* begin STORED DATA *
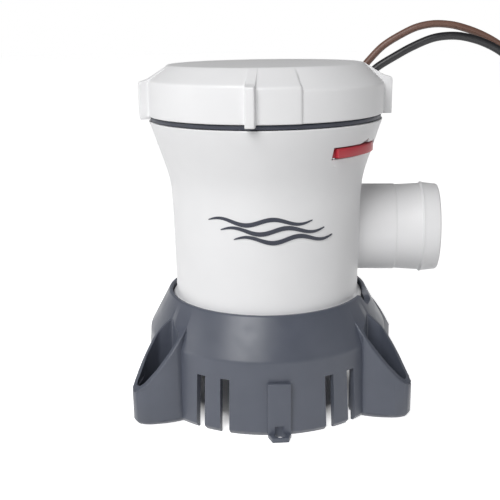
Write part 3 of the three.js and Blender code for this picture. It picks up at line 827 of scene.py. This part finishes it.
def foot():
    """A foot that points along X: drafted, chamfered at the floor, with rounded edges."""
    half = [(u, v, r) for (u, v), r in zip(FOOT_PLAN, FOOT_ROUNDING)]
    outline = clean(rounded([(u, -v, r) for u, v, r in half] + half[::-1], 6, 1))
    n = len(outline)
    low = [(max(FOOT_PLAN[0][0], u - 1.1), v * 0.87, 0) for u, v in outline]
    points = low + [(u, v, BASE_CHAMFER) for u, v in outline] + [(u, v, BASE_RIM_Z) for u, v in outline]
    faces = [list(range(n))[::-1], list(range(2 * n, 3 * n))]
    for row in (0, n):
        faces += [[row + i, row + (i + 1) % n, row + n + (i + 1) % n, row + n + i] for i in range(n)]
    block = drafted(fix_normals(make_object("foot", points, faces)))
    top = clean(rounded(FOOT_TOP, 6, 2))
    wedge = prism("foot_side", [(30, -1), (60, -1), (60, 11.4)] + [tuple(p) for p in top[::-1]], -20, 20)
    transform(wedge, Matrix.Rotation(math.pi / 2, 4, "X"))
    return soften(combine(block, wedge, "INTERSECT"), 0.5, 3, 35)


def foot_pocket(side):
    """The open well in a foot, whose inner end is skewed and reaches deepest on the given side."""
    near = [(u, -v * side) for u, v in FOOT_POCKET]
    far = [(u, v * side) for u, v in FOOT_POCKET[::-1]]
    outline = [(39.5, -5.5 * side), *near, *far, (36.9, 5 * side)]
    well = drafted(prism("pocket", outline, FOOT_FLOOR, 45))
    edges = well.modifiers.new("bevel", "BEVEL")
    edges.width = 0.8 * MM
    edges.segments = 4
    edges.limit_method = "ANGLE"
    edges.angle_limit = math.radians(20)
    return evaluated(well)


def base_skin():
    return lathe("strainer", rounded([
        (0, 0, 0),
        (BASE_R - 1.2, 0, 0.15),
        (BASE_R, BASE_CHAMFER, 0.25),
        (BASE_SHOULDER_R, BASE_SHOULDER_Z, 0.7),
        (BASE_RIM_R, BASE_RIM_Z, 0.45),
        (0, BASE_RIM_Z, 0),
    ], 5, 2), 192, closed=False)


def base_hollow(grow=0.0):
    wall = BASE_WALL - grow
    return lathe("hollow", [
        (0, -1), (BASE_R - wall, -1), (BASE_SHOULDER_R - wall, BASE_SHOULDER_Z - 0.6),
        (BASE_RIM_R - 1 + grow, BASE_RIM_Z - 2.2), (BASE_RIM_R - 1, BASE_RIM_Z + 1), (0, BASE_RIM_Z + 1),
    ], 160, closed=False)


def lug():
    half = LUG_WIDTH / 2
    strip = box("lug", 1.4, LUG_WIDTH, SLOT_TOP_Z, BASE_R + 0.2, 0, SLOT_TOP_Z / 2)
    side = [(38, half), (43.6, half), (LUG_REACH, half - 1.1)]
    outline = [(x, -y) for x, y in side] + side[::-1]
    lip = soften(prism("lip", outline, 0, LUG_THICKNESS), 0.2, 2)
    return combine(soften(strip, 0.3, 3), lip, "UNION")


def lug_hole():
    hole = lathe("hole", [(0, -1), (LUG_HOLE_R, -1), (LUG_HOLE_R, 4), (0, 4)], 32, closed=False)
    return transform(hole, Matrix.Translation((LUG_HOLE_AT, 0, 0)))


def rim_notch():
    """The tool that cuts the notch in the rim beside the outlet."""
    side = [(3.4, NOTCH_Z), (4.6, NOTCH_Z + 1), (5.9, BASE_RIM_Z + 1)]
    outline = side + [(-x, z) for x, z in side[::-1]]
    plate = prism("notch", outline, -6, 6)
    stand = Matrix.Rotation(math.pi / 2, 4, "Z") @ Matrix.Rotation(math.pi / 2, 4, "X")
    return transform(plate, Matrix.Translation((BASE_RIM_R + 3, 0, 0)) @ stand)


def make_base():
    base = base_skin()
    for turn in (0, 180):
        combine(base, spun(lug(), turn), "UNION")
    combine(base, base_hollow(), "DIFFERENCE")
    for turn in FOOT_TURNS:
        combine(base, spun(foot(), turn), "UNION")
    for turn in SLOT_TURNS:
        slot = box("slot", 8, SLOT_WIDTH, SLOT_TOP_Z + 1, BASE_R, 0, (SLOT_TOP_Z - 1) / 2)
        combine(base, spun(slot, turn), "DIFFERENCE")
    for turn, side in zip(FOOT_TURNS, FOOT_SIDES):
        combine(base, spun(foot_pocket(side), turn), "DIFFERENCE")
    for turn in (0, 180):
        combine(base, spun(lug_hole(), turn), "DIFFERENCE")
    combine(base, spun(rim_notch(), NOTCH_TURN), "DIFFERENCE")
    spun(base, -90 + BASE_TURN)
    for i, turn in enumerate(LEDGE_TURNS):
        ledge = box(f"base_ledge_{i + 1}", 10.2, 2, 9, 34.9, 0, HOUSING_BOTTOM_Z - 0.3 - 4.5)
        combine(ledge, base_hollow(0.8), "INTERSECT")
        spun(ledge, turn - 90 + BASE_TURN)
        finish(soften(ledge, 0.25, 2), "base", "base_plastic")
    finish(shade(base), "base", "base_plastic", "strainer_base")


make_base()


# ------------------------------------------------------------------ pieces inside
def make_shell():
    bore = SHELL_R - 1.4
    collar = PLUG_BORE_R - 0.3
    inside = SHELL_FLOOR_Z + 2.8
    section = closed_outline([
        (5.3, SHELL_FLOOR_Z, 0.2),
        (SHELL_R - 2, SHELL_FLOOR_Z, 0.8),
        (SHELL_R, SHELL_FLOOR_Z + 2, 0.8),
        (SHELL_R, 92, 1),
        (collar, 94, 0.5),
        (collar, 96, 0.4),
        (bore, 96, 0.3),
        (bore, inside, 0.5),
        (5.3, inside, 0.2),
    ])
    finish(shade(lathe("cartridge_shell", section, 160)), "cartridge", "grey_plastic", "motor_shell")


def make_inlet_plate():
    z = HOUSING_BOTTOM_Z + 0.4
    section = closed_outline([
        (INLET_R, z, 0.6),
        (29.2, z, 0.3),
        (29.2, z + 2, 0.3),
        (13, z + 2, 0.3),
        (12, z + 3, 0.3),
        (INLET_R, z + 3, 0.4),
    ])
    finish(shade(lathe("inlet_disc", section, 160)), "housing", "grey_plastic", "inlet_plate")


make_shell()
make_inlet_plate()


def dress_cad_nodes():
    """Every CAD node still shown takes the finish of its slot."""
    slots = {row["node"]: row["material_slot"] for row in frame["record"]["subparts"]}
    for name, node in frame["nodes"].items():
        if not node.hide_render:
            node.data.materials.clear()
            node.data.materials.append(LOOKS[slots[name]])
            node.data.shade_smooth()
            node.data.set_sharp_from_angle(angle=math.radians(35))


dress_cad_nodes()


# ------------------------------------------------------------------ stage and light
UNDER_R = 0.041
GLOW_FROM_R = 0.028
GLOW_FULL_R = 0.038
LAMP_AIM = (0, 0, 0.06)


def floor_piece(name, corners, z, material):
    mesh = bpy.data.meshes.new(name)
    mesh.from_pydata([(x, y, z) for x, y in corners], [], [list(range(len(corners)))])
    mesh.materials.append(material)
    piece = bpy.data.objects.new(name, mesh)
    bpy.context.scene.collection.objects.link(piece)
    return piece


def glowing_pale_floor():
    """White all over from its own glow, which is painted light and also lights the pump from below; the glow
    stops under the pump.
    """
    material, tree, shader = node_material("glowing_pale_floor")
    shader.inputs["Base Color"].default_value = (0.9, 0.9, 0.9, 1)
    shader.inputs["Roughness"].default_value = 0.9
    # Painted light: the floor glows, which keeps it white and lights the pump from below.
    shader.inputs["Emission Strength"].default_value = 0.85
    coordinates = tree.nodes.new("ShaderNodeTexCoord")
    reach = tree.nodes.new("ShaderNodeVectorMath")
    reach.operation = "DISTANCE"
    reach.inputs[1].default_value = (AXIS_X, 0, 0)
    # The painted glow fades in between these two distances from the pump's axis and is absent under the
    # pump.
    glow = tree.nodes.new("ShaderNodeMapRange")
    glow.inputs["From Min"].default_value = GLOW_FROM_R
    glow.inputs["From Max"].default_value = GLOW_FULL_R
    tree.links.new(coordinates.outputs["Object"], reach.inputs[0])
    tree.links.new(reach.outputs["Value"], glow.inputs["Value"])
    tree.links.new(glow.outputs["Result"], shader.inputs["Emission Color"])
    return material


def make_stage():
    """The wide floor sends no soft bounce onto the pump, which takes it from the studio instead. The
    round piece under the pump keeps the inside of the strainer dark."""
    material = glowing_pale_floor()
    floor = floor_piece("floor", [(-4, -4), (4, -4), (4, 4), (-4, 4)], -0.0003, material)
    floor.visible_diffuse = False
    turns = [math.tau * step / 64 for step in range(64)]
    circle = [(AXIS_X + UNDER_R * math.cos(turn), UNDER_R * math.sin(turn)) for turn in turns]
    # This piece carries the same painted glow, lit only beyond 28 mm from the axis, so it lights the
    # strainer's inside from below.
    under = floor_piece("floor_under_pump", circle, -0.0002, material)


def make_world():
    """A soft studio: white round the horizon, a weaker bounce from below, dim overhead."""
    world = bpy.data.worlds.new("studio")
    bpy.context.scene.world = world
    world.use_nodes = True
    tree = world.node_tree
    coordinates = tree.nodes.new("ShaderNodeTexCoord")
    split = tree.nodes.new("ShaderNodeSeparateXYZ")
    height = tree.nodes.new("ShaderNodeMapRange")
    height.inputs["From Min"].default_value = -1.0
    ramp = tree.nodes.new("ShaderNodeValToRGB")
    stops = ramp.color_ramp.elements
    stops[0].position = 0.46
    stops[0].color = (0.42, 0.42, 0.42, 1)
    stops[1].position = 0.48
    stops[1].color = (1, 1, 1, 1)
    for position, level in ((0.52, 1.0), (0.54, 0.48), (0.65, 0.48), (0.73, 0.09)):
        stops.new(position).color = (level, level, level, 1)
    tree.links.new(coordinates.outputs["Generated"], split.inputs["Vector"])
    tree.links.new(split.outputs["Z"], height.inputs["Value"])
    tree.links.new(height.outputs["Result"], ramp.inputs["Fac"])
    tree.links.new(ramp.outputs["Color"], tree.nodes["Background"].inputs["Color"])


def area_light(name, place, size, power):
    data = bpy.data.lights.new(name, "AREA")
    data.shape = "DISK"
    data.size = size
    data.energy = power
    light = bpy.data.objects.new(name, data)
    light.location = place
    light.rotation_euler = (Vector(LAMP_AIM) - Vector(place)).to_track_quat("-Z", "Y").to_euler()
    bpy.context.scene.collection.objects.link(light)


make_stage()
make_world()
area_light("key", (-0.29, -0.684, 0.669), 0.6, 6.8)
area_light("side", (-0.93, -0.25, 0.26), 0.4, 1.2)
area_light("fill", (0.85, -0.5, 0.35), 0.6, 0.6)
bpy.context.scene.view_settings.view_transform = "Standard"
* end STORED DATA *
* begin STORED DATA *
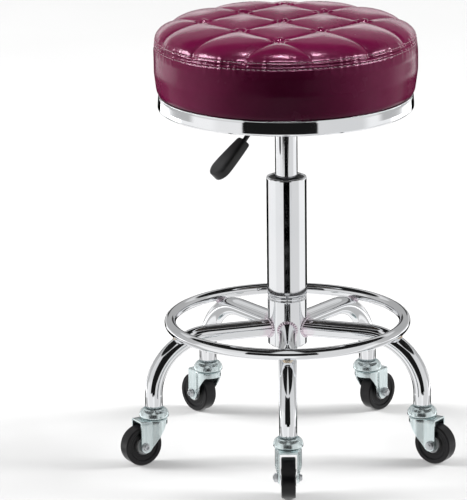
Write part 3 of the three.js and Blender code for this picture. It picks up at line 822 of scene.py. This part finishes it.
* end STORED DATA *
TASK BRIEF: State the number of lines above that hold the string "scene", with nothing added.

RESULT OF THE EXERCISE: 6